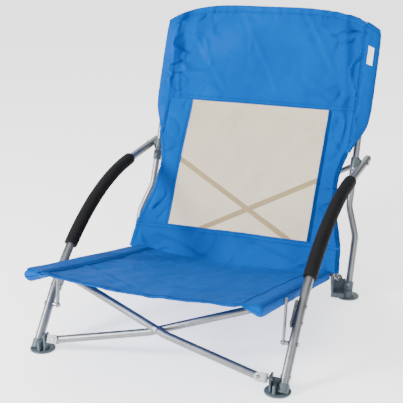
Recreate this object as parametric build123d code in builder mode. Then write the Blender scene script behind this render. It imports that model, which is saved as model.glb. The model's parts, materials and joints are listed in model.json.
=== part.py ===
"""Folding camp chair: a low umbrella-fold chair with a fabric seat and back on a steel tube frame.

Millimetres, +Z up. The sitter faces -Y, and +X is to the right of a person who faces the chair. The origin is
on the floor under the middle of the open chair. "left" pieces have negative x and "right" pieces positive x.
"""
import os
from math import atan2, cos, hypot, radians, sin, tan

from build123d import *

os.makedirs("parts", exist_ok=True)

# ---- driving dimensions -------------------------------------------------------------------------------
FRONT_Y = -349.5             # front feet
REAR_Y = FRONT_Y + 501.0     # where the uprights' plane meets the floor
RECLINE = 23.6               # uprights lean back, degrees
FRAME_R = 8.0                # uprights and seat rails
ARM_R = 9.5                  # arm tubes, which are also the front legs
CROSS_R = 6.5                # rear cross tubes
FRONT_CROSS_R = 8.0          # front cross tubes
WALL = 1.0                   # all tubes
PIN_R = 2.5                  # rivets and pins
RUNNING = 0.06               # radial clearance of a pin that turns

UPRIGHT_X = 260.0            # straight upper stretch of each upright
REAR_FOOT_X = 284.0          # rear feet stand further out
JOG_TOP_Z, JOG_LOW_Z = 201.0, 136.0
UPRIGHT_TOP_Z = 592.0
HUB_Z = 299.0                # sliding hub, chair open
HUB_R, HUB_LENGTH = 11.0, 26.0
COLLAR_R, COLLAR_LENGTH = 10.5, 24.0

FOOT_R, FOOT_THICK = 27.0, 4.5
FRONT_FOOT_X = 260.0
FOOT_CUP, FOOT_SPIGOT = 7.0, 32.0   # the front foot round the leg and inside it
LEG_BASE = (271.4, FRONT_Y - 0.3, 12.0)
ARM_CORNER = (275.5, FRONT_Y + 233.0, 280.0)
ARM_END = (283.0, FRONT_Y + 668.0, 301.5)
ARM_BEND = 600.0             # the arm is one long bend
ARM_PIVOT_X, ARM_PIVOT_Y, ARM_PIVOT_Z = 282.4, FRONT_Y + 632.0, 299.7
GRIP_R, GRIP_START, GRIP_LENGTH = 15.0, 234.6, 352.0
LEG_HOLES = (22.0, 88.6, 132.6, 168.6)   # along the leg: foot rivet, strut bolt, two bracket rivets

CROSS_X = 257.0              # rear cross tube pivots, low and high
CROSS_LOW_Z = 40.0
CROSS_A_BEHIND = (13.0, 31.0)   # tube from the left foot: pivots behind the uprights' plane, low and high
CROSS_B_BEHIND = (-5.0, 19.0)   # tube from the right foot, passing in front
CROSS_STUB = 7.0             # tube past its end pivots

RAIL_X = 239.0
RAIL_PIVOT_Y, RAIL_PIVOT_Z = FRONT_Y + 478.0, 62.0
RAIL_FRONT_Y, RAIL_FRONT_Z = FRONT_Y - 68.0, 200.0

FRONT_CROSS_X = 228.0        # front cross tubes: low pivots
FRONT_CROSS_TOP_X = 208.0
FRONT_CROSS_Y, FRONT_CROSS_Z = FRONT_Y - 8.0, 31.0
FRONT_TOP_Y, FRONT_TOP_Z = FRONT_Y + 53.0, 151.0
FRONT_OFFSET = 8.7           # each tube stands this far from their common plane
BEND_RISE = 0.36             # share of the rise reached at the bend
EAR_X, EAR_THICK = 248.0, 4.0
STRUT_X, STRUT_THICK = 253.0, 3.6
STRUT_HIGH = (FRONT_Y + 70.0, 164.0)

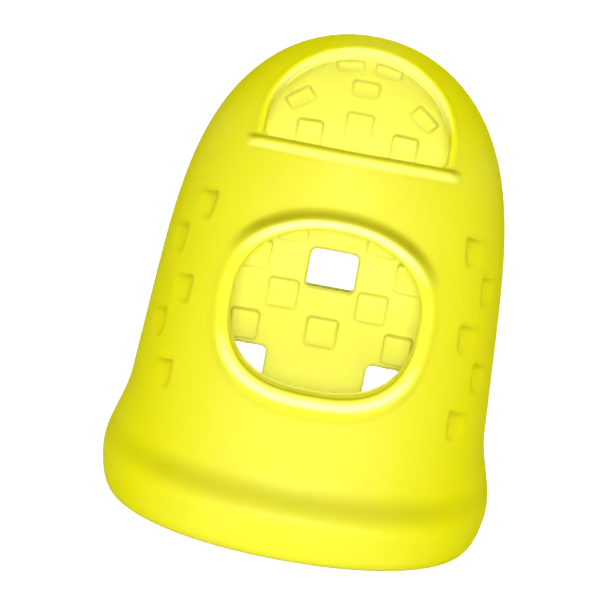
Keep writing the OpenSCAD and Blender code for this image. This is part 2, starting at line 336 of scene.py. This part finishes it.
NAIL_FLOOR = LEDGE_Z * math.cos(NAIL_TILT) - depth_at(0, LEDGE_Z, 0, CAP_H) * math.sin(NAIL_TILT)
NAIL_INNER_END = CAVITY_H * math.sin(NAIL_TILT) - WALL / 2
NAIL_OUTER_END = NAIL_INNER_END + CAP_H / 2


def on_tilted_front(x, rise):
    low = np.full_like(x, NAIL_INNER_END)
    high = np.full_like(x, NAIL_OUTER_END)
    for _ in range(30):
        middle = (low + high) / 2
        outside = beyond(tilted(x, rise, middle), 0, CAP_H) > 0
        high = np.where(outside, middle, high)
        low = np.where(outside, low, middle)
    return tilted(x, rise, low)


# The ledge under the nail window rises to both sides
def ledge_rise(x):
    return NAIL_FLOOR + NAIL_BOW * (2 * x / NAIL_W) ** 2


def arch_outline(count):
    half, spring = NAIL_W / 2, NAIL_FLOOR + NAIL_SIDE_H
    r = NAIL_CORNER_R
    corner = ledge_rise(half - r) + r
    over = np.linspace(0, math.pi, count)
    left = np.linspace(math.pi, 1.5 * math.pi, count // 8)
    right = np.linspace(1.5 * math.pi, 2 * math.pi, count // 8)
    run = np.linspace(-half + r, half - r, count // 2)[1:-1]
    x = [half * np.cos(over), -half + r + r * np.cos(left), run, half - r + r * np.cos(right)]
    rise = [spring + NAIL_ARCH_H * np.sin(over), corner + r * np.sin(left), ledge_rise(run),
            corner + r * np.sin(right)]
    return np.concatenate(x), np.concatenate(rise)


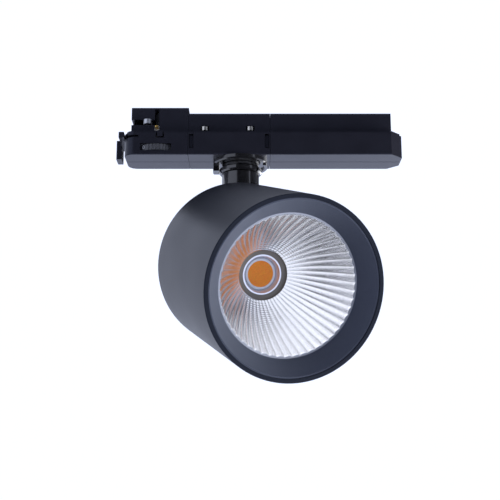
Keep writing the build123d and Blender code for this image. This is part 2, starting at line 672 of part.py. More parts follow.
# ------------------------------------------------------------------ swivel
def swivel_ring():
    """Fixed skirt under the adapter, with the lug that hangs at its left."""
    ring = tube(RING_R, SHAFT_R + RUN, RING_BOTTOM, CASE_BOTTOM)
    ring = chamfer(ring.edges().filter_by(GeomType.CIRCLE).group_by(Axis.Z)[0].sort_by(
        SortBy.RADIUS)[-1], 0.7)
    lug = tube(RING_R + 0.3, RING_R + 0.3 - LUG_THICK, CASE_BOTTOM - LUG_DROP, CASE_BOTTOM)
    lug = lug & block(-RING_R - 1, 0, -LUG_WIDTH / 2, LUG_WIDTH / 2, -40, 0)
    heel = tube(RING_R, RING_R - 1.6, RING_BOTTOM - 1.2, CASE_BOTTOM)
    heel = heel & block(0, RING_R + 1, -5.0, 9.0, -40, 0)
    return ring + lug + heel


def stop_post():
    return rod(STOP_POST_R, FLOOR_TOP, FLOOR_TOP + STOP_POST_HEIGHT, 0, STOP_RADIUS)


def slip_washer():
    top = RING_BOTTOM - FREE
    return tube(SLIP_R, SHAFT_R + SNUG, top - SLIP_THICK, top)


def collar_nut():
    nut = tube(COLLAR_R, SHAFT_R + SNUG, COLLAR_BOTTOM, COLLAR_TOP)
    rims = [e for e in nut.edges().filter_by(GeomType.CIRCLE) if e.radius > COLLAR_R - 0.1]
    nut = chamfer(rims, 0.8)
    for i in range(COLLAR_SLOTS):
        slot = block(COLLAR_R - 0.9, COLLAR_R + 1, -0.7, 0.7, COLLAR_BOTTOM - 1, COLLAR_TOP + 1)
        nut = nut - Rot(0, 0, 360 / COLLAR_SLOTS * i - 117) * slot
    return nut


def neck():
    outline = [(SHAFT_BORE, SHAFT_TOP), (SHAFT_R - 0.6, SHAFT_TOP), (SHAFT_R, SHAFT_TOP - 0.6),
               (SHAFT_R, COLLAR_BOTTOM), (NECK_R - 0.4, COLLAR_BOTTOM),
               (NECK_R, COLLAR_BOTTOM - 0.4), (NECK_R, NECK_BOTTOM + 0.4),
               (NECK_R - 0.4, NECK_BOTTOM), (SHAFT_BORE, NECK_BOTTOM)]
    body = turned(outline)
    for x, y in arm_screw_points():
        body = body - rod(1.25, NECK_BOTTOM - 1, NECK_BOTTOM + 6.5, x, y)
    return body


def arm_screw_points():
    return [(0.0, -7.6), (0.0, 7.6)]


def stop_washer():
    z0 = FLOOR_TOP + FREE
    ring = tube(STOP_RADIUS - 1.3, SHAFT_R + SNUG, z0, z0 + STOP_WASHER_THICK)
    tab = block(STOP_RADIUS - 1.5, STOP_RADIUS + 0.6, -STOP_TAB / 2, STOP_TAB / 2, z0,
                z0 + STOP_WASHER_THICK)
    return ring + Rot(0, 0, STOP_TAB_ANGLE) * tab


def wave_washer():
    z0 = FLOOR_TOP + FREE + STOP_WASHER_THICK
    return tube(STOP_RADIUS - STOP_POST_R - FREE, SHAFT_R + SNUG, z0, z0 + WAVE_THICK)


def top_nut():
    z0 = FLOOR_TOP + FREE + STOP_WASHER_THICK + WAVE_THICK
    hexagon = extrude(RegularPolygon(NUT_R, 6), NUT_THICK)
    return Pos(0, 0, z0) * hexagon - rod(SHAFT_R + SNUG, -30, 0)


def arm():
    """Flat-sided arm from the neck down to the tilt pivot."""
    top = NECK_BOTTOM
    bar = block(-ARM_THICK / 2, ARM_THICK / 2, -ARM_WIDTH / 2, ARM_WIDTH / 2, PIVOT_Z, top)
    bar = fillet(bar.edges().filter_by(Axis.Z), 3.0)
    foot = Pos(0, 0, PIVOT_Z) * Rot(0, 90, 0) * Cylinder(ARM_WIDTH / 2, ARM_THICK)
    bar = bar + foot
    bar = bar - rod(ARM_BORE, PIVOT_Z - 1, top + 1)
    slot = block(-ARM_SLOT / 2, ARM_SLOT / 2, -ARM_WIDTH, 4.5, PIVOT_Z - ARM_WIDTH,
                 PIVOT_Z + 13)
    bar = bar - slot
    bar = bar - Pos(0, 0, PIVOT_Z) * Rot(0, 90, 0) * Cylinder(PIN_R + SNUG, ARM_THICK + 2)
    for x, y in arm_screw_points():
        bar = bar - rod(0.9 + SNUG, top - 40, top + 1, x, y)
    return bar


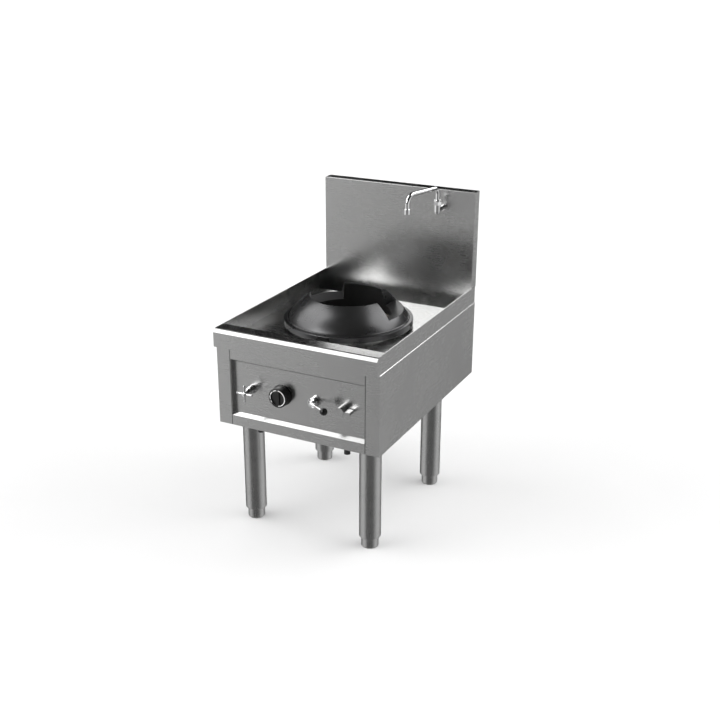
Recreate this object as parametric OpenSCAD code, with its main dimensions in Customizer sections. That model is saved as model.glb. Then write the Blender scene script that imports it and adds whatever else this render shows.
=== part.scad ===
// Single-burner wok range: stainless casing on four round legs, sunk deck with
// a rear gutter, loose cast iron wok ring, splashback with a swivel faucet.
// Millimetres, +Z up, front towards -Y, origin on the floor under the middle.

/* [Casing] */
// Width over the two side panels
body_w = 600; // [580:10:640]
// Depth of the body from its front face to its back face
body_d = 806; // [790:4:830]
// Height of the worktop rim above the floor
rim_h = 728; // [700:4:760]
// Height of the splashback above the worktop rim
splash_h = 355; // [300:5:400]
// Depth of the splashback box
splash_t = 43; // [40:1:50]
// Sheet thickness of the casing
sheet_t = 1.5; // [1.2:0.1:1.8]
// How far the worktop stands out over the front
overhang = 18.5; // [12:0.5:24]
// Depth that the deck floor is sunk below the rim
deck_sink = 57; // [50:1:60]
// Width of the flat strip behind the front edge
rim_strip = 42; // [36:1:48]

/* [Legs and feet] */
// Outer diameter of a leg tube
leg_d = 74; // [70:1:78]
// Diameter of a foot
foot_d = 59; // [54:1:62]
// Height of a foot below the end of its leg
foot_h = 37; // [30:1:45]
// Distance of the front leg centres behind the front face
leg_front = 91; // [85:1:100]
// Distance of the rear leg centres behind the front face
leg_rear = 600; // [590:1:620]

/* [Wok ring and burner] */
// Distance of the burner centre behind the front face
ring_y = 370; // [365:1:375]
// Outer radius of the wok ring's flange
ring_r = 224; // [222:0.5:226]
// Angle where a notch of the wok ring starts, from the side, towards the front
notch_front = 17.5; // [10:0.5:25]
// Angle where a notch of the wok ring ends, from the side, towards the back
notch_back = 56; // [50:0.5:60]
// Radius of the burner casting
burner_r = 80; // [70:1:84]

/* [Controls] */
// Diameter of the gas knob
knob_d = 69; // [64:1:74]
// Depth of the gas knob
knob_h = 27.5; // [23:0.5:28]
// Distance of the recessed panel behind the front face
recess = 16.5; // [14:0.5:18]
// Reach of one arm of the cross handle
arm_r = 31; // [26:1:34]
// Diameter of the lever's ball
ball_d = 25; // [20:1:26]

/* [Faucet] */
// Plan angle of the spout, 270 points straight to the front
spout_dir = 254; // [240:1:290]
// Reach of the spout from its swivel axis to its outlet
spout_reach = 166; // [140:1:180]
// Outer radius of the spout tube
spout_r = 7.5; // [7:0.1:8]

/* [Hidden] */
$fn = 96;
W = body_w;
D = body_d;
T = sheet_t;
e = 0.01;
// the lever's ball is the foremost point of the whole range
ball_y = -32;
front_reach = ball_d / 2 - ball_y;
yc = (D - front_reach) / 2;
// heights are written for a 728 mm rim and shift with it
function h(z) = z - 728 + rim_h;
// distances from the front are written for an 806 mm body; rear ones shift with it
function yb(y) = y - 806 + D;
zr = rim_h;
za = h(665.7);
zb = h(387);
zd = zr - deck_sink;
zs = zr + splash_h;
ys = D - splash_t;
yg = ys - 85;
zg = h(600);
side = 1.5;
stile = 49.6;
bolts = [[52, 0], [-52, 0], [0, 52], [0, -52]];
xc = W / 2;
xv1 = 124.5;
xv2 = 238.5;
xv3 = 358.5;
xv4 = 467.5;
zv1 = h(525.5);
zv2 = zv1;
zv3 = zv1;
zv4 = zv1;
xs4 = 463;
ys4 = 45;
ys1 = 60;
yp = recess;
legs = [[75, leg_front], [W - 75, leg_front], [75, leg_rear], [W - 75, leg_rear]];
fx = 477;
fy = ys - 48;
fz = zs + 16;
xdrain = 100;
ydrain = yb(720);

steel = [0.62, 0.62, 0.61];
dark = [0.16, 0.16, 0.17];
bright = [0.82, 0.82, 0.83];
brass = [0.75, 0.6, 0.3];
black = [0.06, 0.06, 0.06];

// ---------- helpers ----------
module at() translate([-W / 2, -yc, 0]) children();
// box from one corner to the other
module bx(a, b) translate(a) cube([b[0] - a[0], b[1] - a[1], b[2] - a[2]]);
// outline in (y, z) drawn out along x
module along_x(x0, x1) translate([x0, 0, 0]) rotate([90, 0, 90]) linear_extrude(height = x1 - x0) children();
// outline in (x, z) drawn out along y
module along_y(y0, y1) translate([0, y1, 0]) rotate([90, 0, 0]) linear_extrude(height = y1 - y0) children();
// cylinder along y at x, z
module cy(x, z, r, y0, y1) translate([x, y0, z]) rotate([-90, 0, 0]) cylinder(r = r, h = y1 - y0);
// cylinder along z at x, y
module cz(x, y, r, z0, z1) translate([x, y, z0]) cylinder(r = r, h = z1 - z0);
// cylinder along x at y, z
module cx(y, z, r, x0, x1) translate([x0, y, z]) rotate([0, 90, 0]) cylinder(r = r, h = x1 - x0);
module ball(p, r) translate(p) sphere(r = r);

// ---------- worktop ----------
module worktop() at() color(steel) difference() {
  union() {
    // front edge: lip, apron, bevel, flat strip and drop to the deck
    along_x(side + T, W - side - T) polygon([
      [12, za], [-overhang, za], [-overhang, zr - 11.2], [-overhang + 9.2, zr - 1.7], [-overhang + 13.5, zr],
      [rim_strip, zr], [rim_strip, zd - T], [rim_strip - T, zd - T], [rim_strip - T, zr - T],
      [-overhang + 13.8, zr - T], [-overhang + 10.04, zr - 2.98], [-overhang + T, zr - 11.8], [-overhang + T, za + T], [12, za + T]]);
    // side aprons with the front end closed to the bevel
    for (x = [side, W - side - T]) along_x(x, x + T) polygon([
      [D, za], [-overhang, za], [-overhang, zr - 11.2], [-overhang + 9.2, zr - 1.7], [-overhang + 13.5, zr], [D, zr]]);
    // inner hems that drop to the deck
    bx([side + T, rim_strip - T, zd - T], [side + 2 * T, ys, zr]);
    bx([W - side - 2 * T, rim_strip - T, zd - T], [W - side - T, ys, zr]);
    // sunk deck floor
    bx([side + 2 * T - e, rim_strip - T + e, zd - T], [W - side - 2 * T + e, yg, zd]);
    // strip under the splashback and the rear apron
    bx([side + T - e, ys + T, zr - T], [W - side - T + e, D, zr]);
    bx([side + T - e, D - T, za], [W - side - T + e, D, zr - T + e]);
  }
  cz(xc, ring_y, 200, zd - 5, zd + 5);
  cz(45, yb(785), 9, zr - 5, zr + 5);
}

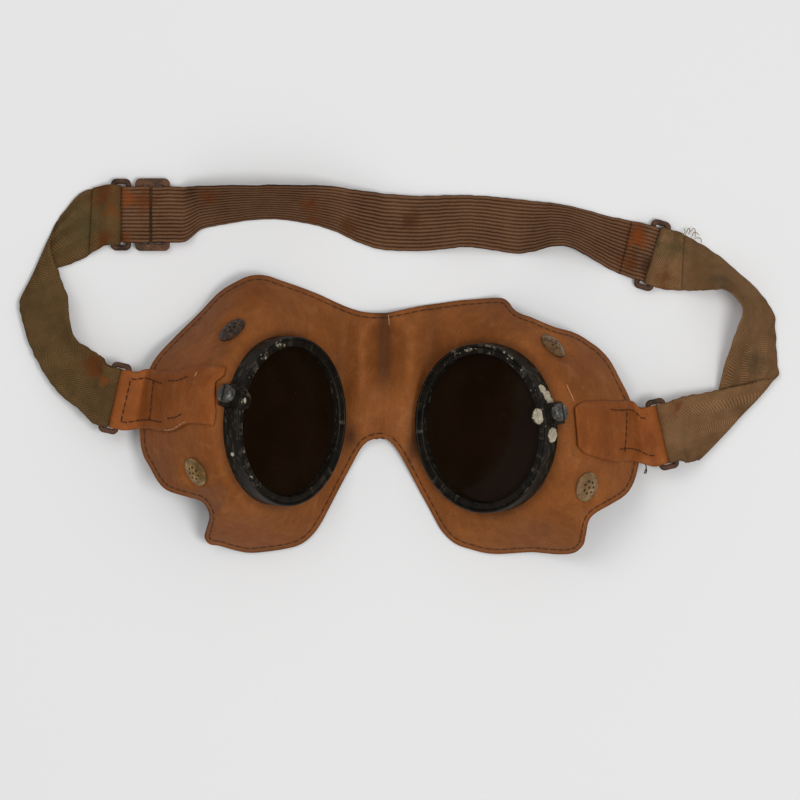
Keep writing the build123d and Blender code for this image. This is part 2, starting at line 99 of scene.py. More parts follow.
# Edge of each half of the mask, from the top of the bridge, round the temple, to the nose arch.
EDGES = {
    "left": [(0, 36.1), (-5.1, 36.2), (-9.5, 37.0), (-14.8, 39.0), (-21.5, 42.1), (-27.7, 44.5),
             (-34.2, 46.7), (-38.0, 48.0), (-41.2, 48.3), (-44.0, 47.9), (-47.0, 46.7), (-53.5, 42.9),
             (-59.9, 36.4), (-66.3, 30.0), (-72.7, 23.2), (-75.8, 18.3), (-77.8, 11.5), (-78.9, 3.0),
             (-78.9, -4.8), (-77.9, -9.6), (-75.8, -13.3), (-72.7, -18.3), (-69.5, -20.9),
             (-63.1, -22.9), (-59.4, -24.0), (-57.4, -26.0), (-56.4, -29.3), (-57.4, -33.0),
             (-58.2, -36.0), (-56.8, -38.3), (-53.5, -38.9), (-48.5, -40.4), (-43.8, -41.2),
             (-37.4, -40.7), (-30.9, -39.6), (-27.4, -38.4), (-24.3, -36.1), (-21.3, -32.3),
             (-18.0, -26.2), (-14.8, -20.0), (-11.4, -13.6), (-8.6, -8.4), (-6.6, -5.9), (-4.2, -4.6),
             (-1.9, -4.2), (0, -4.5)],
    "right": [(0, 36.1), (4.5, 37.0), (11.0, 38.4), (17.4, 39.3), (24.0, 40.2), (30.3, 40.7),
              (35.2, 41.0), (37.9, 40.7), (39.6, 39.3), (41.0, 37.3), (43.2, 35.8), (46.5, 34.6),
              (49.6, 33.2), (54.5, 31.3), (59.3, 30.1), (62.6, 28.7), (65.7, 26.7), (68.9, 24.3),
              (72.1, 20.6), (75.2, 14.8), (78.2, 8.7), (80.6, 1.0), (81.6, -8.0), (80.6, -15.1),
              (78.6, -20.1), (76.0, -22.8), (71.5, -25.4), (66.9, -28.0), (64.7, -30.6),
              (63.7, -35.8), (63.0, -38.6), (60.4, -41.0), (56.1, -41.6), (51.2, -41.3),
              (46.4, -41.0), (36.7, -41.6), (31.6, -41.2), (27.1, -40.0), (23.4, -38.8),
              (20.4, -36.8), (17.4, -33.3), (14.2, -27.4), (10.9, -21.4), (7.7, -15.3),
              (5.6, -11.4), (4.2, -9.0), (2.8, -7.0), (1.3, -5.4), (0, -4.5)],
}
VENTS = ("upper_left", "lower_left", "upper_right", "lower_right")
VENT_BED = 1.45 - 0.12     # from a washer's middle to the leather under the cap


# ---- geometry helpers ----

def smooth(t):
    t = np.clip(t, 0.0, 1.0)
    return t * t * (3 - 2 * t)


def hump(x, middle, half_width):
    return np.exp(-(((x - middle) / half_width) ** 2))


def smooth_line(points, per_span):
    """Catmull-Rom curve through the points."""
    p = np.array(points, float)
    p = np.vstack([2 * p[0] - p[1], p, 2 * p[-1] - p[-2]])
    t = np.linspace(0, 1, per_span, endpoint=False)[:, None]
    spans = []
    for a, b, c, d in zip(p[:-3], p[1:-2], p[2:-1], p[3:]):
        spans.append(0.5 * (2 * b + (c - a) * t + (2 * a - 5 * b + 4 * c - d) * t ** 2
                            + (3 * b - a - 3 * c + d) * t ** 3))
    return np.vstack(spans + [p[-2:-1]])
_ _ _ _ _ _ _
WHAT TO DO: Begin with the first line of the data above and, please, print each line exactly until you have printed the line containing "steel tube frame."; print nothing else.

REPLY:
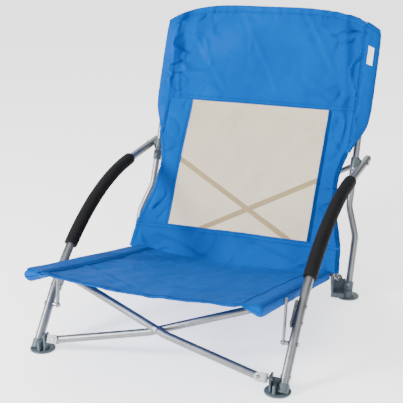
Recreate this object as parametric build123d code in builder mode. Then write the Blender scene script behind this render. It imports that model, which is saved as model.glb. The model's parts, materials and joints are listed in model.json.
=== part.py ===
"""Folding camp chair: a low umbrella-fold chair with a fabric seat and back on a steel tube frame.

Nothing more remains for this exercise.